Priority: Critical » Normal

I tend to agree with Al here. Furthermore, limiting Drupal to West European languages doesn't strike me as an option.

Maybe you can provide some concrete examples of the suggested problems? That might be convincing.

Either way, I don't think this is a critical issue so I'm setting the priority to "normal".

killes@www.drop.org’s picture

I do not at all want to limit Drupal to West European
languages! I just want to have an option to keep my
existing Site (and database) in iso-8859-1.

Forcing people to change their site encoding
is not warranted by allowing other people to use Drupal.

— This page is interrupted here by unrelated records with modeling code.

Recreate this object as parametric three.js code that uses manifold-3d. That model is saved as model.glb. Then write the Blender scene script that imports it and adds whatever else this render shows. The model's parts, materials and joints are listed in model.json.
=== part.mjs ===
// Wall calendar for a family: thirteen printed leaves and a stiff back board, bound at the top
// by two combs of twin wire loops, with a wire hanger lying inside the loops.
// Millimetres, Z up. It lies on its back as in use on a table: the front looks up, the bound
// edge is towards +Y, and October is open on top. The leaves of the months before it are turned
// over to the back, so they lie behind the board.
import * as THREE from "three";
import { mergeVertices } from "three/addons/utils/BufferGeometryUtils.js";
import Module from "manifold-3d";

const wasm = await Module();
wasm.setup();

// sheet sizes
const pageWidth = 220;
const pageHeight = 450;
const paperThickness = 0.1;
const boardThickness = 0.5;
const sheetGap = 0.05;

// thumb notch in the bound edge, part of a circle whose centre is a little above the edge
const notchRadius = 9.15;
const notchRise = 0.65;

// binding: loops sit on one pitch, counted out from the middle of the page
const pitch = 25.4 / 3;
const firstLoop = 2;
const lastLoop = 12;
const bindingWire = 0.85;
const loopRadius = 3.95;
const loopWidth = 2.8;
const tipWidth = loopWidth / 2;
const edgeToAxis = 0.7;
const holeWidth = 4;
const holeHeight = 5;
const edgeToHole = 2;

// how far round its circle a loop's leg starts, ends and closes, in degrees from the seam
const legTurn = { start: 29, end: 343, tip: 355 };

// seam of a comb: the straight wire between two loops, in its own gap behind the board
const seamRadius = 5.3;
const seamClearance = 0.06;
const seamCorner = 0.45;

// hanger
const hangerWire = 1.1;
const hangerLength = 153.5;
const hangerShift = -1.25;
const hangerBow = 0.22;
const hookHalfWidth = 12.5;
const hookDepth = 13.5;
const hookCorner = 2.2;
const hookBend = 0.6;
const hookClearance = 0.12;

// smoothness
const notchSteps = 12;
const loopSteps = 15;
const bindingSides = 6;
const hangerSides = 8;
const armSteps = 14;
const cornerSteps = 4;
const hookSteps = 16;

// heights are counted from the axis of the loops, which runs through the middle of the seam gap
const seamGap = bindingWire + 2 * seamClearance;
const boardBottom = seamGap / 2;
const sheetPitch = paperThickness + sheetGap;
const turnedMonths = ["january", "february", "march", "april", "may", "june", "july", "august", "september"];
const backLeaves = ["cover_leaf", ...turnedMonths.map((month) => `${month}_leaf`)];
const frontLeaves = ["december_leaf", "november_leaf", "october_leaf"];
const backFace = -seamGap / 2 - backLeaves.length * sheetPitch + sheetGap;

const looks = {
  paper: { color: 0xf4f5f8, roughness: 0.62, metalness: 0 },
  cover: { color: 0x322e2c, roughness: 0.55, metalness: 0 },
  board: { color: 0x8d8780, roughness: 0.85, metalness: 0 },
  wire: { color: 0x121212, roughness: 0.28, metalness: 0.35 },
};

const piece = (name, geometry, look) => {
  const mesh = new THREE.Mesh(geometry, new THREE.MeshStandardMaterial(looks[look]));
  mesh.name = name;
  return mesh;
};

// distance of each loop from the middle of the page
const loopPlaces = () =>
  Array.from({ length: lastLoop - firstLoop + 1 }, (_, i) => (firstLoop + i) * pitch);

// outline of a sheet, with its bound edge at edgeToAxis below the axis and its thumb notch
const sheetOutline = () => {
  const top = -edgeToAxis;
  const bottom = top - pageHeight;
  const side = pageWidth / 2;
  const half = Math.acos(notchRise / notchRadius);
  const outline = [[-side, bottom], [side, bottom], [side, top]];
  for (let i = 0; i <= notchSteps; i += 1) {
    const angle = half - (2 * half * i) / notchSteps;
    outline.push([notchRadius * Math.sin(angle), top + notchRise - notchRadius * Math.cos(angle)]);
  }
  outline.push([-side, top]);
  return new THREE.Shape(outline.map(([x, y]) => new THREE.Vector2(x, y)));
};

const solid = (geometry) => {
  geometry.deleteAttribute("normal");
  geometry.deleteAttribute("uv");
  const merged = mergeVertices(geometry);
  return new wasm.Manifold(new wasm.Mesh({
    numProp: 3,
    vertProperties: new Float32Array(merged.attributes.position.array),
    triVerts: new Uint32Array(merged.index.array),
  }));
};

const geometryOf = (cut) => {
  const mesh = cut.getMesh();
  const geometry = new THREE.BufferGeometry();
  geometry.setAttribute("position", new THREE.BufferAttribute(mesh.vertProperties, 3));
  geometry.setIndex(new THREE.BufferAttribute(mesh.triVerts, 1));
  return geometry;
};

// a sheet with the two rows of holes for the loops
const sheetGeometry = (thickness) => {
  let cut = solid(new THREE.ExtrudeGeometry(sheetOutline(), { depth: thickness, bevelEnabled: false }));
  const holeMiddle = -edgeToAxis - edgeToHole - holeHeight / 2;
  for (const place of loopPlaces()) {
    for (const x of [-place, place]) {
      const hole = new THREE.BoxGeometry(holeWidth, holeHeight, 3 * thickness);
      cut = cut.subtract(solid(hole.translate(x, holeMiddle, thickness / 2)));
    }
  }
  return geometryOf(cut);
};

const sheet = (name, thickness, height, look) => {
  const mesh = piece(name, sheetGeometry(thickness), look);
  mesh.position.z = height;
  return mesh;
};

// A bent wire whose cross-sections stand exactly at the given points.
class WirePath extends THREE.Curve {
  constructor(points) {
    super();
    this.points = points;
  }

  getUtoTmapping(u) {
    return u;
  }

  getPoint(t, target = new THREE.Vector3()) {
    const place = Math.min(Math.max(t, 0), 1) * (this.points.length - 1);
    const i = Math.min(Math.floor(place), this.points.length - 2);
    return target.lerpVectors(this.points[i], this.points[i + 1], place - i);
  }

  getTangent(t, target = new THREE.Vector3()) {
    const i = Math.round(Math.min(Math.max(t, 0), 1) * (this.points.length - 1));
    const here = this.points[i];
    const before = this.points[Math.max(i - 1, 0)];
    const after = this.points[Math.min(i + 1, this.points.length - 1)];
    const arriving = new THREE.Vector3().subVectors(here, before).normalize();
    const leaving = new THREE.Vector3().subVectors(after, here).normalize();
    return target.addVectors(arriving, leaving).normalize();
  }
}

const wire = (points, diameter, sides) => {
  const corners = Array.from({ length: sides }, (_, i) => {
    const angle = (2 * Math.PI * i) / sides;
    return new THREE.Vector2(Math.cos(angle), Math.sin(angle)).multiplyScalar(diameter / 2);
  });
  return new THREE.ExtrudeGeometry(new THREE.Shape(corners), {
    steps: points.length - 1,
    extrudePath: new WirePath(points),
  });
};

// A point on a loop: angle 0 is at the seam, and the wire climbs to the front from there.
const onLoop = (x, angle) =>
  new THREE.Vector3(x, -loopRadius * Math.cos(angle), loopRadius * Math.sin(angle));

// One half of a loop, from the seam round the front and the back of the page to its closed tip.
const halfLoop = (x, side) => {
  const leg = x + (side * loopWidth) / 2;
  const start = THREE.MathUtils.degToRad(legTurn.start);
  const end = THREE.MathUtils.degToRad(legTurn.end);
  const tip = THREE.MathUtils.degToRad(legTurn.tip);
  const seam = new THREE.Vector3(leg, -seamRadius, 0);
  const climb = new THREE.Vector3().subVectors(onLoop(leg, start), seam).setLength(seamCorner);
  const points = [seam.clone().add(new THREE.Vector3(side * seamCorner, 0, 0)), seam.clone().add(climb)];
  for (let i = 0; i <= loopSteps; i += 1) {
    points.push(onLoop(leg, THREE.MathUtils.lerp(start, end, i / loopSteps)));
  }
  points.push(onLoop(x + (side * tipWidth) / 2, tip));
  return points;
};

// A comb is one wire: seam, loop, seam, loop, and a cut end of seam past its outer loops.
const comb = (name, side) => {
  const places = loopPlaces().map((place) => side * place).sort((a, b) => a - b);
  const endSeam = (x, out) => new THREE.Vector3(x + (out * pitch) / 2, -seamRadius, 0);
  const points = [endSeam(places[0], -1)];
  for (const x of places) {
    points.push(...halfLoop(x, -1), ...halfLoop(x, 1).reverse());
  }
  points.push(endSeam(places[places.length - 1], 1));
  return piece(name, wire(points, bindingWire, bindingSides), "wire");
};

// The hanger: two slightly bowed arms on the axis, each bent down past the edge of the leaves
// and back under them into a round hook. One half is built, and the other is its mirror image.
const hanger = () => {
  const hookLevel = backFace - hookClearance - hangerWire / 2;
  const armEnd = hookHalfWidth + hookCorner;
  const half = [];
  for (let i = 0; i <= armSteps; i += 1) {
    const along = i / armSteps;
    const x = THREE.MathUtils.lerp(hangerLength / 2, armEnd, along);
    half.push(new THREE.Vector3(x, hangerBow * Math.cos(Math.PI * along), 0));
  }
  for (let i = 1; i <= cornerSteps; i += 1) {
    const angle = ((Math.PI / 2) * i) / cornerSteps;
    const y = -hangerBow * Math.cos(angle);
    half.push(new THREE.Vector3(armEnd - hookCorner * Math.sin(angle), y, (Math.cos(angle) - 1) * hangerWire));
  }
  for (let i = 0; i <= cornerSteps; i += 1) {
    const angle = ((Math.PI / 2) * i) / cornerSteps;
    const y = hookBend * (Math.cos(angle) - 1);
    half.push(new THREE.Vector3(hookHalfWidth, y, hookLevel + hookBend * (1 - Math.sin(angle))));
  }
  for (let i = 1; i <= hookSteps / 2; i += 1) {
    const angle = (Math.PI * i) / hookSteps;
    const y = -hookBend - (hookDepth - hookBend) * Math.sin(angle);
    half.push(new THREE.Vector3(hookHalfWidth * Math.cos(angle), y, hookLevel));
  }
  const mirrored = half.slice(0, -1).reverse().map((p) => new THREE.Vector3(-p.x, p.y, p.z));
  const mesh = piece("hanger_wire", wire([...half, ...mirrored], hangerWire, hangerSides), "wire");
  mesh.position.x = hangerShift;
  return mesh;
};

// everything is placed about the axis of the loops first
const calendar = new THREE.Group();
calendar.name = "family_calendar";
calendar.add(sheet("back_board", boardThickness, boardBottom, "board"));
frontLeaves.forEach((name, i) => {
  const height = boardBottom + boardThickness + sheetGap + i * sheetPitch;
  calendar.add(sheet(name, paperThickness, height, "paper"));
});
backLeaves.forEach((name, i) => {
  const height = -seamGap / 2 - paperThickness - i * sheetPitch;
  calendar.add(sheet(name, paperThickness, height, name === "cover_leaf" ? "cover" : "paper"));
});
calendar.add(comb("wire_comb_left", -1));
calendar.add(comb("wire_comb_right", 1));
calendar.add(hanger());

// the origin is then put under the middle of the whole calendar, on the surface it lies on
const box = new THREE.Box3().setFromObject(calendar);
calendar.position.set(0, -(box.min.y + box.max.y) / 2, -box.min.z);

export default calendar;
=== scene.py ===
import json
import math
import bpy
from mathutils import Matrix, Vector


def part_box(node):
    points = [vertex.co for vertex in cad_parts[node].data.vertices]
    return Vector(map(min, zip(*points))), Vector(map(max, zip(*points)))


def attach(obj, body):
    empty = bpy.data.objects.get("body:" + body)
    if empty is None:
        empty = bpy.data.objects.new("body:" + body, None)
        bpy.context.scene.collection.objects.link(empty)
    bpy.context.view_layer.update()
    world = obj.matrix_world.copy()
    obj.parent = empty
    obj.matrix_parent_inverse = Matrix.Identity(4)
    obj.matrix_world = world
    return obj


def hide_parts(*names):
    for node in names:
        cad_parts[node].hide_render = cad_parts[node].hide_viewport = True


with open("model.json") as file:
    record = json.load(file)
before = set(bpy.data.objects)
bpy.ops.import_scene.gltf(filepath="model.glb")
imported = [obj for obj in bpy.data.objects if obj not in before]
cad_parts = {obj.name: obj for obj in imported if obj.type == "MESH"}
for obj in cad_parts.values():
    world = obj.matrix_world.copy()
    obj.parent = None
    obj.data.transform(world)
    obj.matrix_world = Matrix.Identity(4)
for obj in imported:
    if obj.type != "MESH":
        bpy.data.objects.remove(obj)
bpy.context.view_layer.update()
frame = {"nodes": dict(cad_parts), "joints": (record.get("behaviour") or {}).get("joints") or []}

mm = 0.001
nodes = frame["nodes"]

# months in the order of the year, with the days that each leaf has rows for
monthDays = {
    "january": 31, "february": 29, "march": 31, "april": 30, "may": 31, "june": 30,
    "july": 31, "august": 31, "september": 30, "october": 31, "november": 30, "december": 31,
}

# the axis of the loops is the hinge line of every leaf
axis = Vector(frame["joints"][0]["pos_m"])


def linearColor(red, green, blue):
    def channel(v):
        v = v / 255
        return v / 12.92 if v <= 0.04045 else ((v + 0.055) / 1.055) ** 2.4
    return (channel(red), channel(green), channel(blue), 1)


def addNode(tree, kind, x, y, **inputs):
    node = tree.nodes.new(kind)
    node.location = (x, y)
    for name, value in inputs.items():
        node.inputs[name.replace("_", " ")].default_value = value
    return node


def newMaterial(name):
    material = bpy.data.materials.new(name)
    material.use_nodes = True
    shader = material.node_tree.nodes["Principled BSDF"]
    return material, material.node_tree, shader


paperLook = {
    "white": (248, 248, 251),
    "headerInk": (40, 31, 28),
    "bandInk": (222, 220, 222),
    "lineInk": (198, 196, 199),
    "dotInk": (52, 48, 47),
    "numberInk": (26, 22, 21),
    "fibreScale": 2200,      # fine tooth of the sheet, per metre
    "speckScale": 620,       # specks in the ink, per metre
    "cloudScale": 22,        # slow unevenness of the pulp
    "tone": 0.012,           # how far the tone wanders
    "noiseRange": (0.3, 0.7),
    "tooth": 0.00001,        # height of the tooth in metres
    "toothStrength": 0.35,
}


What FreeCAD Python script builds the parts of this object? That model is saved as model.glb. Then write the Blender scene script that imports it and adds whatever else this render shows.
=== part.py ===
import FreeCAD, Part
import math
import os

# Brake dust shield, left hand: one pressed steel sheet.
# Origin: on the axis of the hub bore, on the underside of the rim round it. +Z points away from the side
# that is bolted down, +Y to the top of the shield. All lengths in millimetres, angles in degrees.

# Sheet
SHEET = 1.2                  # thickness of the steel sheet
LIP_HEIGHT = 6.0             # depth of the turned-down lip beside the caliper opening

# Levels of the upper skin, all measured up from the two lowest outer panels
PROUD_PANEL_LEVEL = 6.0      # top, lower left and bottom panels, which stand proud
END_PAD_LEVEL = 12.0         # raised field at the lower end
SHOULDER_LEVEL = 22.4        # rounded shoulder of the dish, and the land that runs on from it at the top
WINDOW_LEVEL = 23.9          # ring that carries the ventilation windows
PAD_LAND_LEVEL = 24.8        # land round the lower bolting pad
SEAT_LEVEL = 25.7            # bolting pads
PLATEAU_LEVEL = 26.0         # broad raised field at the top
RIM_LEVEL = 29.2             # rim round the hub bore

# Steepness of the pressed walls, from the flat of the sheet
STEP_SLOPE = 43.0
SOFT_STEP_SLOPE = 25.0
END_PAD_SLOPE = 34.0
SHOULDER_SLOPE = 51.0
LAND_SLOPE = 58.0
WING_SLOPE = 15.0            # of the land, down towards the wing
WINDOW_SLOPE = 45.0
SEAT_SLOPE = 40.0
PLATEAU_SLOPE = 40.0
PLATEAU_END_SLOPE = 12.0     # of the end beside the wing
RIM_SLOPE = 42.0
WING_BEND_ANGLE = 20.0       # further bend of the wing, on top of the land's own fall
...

A practical example would be a private module that
I wrote that uses SUBSTRING in a query.

calanya’s picture

Title: utf8 and database field size limit » A concrete example

With the encoding of web pages set to UTF-8, the user enters a text in his local language in a text field.
The text field is limited to 64 characters. The user enters 60 characters, but he uses some local characters (say German umlauts), so those 60 characters are 66 bytes in UTF-8.
Drupal inserts the user's input into MySQL, where the database field is limited to 64 characters. Because MySQL doesn't know about UTF-8, it thinks you're trying to insert a 66 characters long string, and silently removes the last 2 characters.
At a later time, Drupal reads the fields, and display the first 64 bytes to the user. Because the web pages aer encoded in utf-8, the last character of the string displayed to the user comes out as garbage. It usually causes a lot of other problems (the web browser thinks that a html tag which follow this broken string is actually part of the string, and interprets the page incorrectly).
You simply cannot trust MySQL to handle UTF-8. MySQL can only use specific local encodings, which is a good solution because there are very few multilingual web sites. MySQL 4.1, with UTF-8 support, should be out in a few months time. Please hold back with UTF-8 in Drupal till that time.

ax’s picture

Title: A concrete example » utf8 and database field size limit
cdpark’s picture

See also Bug #2310.

Kjartan’s picture

For better or worse UTF-8 is here to stay, marking this as such.